=== Goal ===
Set down every entry word for word. Omit the pictures.

---------- Information shown ----------

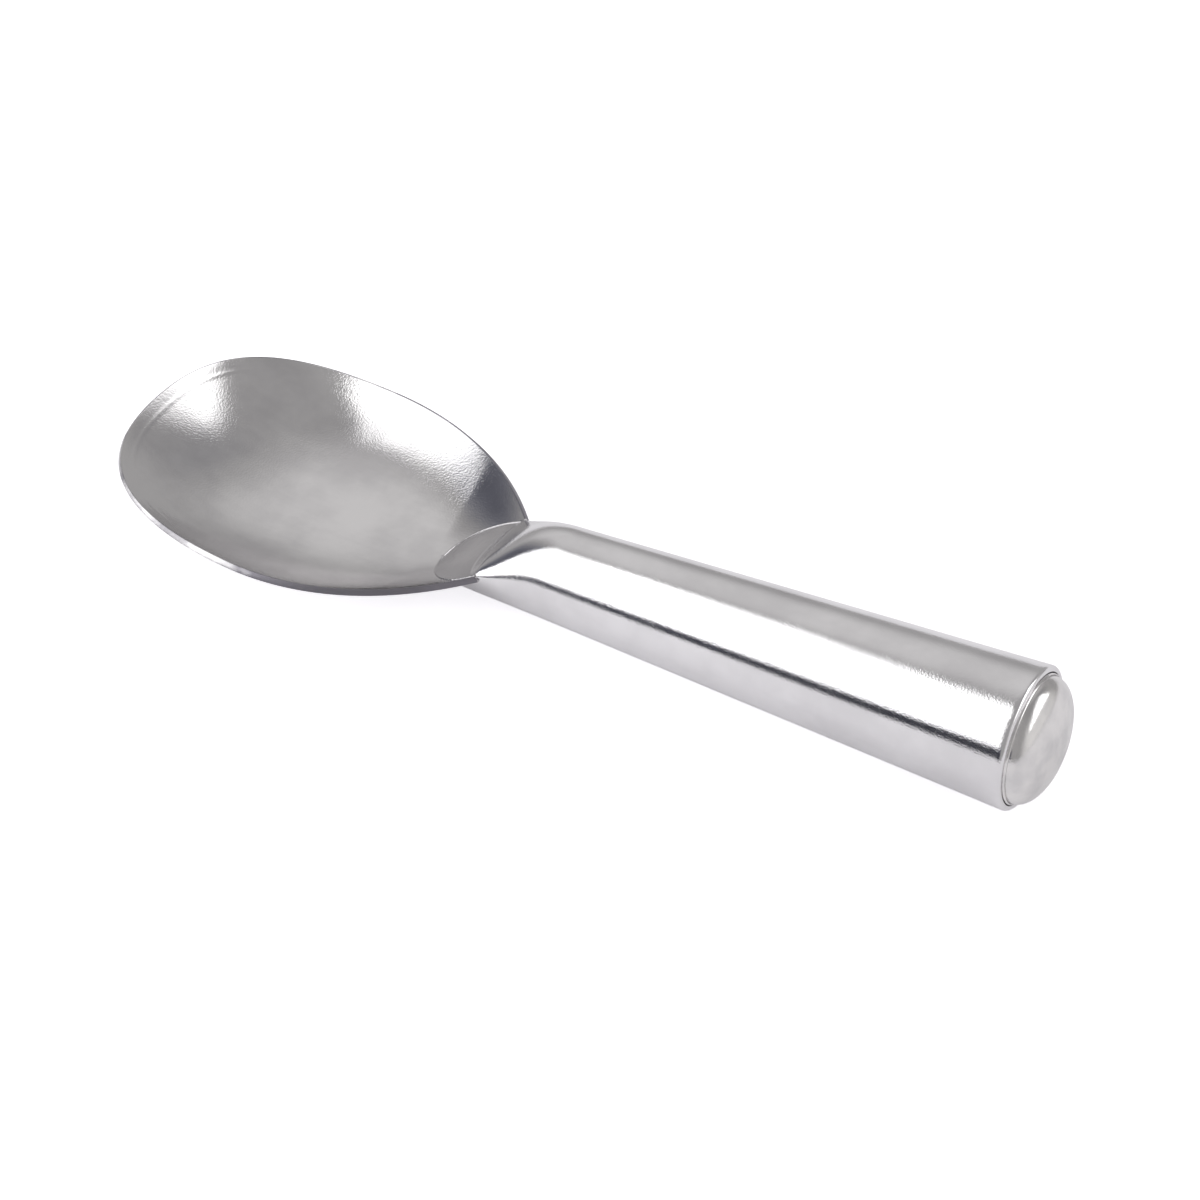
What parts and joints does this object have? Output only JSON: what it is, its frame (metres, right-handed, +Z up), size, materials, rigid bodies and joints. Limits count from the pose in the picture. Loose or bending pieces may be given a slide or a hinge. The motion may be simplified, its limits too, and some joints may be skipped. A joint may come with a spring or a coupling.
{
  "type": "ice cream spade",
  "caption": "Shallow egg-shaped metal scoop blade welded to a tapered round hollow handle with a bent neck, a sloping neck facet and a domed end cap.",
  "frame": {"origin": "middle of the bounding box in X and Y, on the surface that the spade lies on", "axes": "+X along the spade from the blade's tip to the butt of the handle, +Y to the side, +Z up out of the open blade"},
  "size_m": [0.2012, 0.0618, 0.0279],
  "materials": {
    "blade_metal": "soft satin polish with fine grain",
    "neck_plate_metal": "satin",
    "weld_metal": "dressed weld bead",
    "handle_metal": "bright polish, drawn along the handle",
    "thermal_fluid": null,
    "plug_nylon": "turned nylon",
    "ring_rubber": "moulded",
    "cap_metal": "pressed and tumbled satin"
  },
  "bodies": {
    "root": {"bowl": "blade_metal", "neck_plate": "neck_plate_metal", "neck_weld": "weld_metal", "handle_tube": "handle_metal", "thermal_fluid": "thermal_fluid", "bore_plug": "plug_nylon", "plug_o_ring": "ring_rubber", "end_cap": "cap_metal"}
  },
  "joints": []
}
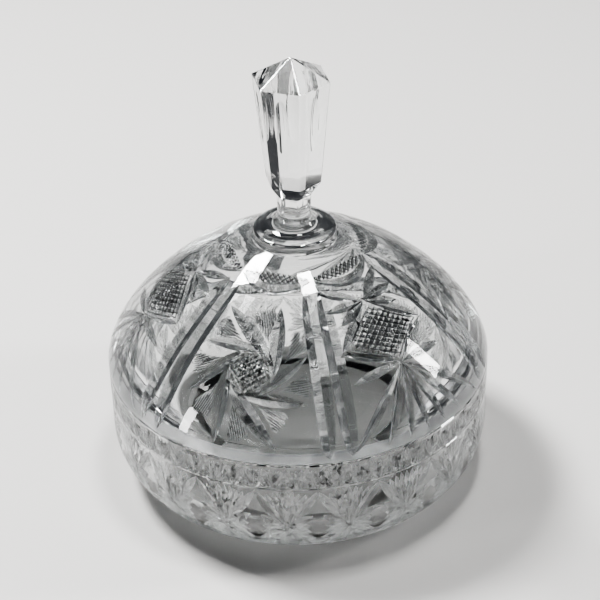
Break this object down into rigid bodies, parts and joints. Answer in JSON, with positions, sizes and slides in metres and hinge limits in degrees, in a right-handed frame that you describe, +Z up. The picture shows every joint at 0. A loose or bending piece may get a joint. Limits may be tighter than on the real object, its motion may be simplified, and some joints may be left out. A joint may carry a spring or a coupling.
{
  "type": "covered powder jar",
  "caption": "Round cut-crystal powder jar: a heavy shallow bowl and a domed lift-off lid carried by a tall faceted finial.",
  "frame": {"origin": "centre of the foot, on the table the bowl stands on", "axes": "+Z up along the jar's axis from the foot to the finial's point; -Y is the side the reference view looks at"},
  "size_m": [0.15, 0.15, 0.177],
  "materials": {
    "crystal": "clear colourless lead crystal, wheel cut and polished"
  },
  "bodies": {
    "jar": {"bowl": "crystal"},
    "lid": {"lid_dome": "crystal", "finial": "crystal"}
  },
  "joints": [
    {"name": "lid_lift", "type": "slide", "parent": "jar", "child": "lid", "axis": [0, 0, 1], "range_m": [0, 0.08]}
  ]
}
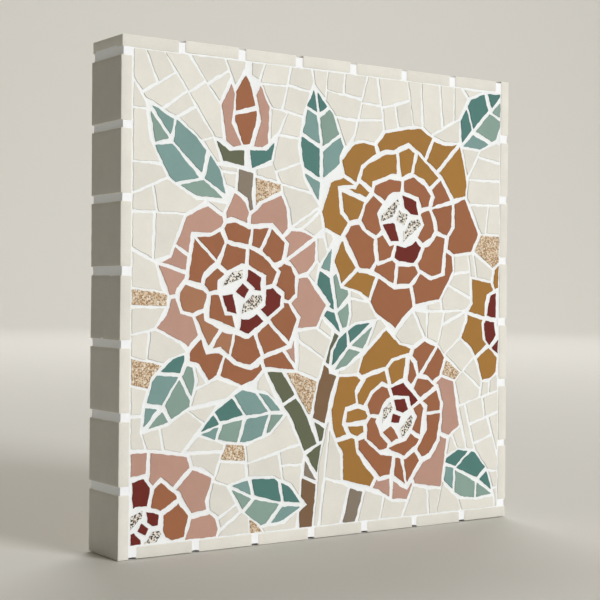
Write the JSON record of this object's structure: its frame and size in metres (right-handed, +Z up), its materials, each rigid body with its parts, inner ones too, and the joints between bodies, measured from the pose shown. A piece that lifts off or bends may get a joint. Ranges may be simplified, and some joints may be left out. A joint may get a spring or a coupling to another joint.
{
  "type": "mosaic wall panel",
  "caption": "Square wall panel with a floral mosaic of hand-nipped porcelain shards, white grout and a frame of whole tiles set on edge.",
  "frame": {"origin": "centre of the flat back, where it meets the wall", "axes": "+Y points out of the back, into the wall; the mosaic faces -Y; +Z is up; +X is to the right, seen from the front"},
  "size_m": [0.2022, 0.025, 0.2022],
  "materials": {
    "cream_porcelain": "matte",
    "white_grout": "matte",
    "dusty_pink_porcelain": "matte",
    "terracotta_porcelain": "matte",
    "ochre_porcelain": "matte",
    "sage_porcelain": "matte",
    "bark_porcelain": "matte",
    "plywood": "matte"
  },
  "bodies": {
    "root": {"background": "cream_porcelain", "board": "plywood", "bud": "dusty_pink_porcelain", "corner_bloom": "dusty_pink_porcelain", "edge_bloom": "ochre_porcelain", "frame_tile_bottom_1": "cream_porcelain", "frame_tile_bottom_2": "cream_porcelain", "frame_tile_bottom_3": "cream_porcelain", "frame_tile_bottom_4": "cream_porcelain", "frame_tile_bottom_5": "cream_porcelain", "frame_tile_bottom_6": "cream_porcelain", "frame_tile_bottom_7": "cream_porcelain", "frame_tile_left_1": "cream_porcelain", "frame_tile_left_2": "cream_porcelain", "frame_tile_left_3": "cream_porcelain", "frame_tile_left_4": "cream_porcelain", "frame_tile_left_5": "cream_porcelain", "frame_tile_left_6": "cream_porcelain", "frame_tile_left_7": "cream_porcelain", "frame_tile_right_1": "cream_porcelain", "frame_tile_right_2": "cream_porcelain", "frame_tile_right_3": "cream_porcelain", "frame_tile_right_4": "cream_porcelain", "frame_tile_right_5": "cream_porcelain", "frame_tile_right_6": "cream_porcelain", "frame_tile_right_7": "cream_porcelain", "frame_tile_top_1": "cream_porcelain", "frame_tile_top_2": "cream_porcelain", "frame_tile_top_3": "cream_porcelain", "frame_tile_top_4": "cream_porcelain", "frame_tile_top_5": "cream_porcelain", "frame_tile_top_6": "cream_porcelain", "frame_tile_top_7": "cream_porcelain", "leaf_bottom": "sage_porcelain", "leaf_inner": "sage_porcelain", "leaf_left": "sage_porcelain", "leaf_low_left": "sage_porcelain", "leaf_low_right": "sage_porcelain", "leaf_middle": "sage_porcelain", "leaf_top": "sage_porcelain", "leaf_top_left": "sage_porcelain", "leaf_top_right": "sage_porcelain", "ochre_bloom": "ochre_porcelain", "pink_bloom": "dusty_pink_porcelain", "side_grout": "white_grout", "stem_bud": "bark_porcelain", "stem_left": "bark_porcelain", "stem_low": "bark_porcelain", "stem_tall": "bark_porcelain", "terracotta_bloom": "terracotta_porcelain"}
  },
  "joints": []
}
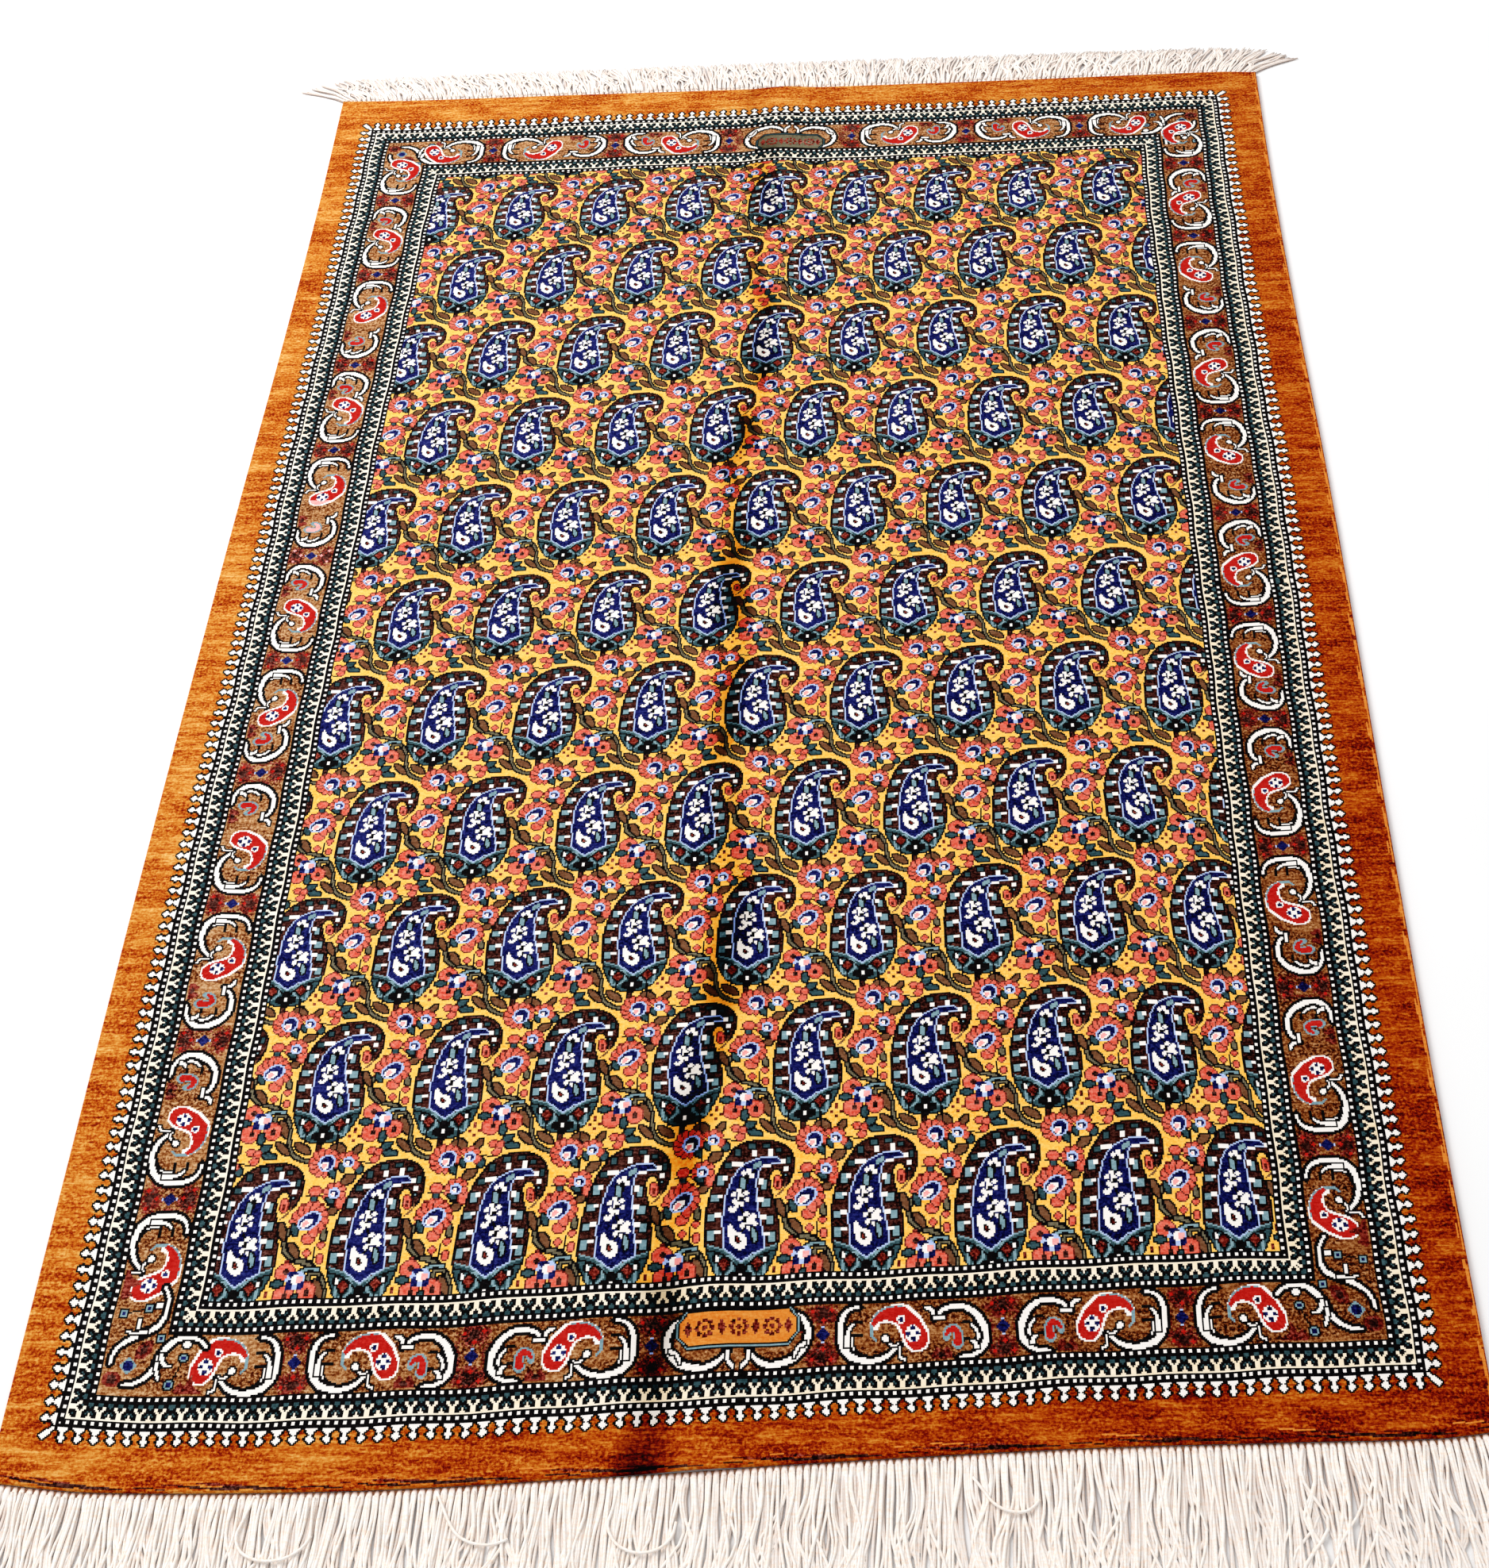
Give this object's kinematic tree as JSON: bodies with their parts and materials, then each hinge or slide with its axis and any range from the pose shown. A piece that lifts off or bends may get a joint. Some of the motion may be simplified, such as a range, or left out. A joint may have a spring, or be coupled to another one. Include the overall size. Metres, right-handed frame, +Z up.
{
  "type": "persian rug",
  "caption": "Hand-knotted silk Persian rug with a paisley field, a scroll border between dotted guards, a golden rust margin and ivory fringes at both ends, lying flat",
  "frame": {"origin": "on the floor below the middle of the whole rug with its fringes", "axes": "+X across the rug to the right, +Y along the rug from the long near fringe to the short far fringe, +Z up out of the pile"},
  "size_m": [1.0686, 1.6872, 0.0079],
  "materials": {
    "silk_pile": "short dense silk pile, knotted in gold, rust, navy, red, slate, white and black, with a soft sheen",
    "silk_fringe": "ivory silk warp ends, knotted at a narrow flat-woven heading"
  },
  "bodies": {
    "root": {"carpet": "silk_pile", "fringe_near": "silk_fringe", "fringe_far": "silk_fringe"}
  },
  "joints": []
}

----------

=== Problem solution ===
What parts and joints does this object have? Output only JSON: what it is, its frame (metres, right-handed, +Z up), size, materials, rigid bodies and joints. Limits count from the pose in the picture. Loose or bending pieces may be given a slide or a hinge. The motion may be simplified, its limits too, and some joints may be skipped. A joint may come with a spring or a coupling.
{
  "type": "ice cream spade",
  "caption": "Shallow egg-shaped metal scoop blade welded to a tapered round hollow handle with a bent neck, a sloping neck facet and a domed end cap.",
  "frame": {"origin": "middle of the bounding box in X and Y, on the surface that the spade lies on", "axes": "+X along the spade from the blade's tip to the butt of the handle, +Y to the side, +Z up out of the open blade"},
  "size_m": [0.2012, 0.0618, 0.0279],
  "materials": {
    "blade_metal": "soft satin polish with fine grain",
    "neck_plate_metal": "satin",
    "weld_metal": "dressed weld bead",
    "handle_metal": "bright polish, drawn along the handle",
    "thermal_fluid": null,
    "plug_nylon": "turned nylon",
    "ring_rubber": "moulded",
    "cap_metal": "pressed and tumbled satin"
  },
  "bodies": {
    "root": {"bowl": "blade_metal", "neck_plate": "neck_plate_metal", "neck_weld": "weld_metal", "handle_tube": "handle_metal", "thermal_fluid": "thermal_fluid", "bore_plug": "plug_nylon", "plug_o_ring": "ring_rubber", "end_cap": "cap_metal"}
  },
  "joints": []
}
Break this object down into rigid bodies, parts and joints. Answer in JSON, with positions, sizes and slides in metres and hinge limits in degrees, in a right-handed frame that you describe, +Z up. The picture shows every joint at 0. A loose or bending piece may get a joint. Limits may be tighter than on the real object, its motion may be simplified, and some joints may be left out. A joint may carry a spring or a coupling.
{
  "type": "covered powder jar",
  "caption": "Round cut-crystal powder jar: a heavy shallow bowl and a domed lift-off lid carried by a tall faceted finial.",
  "frame": {"origin": "centre of the foot, on the table the bowl stands on", "axes": "+Z up along the jar's axis from the foot to the finial's point; -Y is the side the reference view looks at"},
  "size_m": [0.15, 0.15, 0.177],
  "materials": {
    "crystal": "clear colourless lead crystal, wheel cut and polished"
  },
  "bodies": {
    "jar": {"bowl": "crystal"},
    "lid": {"lid_dome": "crystal", "finial": "crystal"}
  },
  "joints": [
    {"name": "lid_lift", "type": "slide", "parent": "jar", "child": "lid", "axis": [0, 0, 1], "range_m": [0, 0.08]}
  ]
}
Write the JSON record of this object's structure: its frame and size in metres (right-handed, +Z up), its materials, each rigid body with its parts, inner ones too, and the joints between bodies, measured from the pose shown. A piece that lifts off or bends may get a joint. Ranges may be simplified, and some joints may be left out. A joint may get a spring or a coupling to another joint.
{
  "type": "mosaic wall panel",
  "caption": "Square wall panel with a floral mosaic of hand-nipped porcelain shards, white grout and a frame of whole tiles set on edge.",
  "frame": {"origin": "centre of the flat back, where it meets the wall", "axes": "+Y points out of the back, into the wall; the mosaic faces -Y; +Z is up; +X is to the right, seen from the front"},
  "size_m": [0.2022, 0.025, 0.2022],
  "materials": {
    "cream_porcelain": "matte",
    "white_grout": "matte",
    "dusty_pink_porcelain": "matte",
    "terracotta_porcelain": "matte",
    "ochre_porcelain": "matte",
    "sage_porcelain": "matte",
    "bark_porcelain": "matte",
    "plywood": "matte"
  },
  "bodies": {
    "root": {"background": "cream_porcelain", "board": "plywood", "bud": "dusty_pink_porcelain", "corner_bloom": "dusty_pink_porcelain", "edge_bloom": "ochre_porcelain", "frame_tile_bottom_1": "cream_porcelain", "frame_tile_bottom_2": "cream_porcelain", "frame_tile_bottom_3": "cream_porcelain", "frame_tile_bottom_4": "cream_porcelain", "frame_tile_bottom_5": "cream_porcelain", "frame_tile_bottom_6": "cream_porcelain", "frame_tile_bottom_7": "cream_porcelain", "frame_tile_left_1": "cream_porcelain", "frame_tile_left_2": "cream_porcelain", "frame_tile_left_3": "cream_porcelain", "frame_tile_left_4": "cream_porcelain", "frame_tile_left_5": "cream_porcelain", "frame_tile_left_6": "cream_porcelain", "frame_tile_left_7": "cream_porcelain", "frame_tile_right_1": "cream_porcelain", "frame_tile_right_2": "cream_porcelain", "frame_tile_right_3": "cream_porcelain", "frame_tile_right_4": "cream_porcelain", "frame_tile_right_5": "cream_porcelain", "frame_tile_right_6": "cream_porcelain", "frame_tile_right_7": "cream_porcelain", "frame_tile_top_1": "cream_porcelain", "frame_tile_top_2": "cream_porcelain", "frame_tile_top_3": "cream_porcelain", "frame_tile_top_4": "cream_porcelain", "frame_tile_top_5": "cream_porcelain", "frame_tile_top_6": "cream_porcelain", "frame_tile_top_7": "cream_porcelain", "leaf_bottom": "sage_porcelain", "leaf_inner": "sage_porcelain", "leaf_left": "sage_porcelain", "leaf_low_left": "sage_porcelain", "leaf_low_right": "sage_porcelain", "leaf_middle": "sage_porcelain", "leaf_top": "sage_porcelain", "leaf_top_left": "sage_porcelain", "leaf_top_right": "sage_porcelain", "ochre_bloom": "ochre_porcelain", "pink_bloom": "dusty_pink_porcelain", "side_grout": "white_grout", "stem_bud": "bark_porcelain", "stem_left": "bark_porcelain", "stem_low": "bark_porcelain", "stem_tall": "bark_porcelain", "terracotta_bloom": "terracotta_porcelain"}
  },
  "joints": []
}
Give this object's kinematic tree as JSON: bodies with their parts and materials, then each hinge or slide with its axis and any range from the pose shown. A piece that lifts off or bends may get a joint. Some of the motion may be simplified, such as a range, or left out. A joint may have a spring, or be coupled to another one. Include the overall size. Metres, right-handed frame, +Z up.
{
  "type": "persian rug",
  "caption": "Hand-knotted silk Persian rug with a paisley field, a scroll border between dotted guards, a golden rust margin and ivory fringes at both ends, lying flat",
  "frame": {"origin": "on the floor below the middle of the whole rug with its fringes", "axes": "+X across the rug to the right, +Y along the rug from the long near fringe to the short far fringe, +Z up out of the pile"},
  "size_m": [1.0686, 1.6872, 0.0079],
  "materials": {
    "silk_pile": "short dense silk pile, knotted in gold, rust, navy, red, slate, white and black, with a soft sheen",
    "silk_fringe": "ivory silk warp ends, knotted at a narrow flat-woven heading"
  },
  "bodies": {
    "root": {"carpet": "silk_pile", "fringe_near": "silk_fringe", "fringe_far": "silk_fringe"}
  },
  "joints": []
}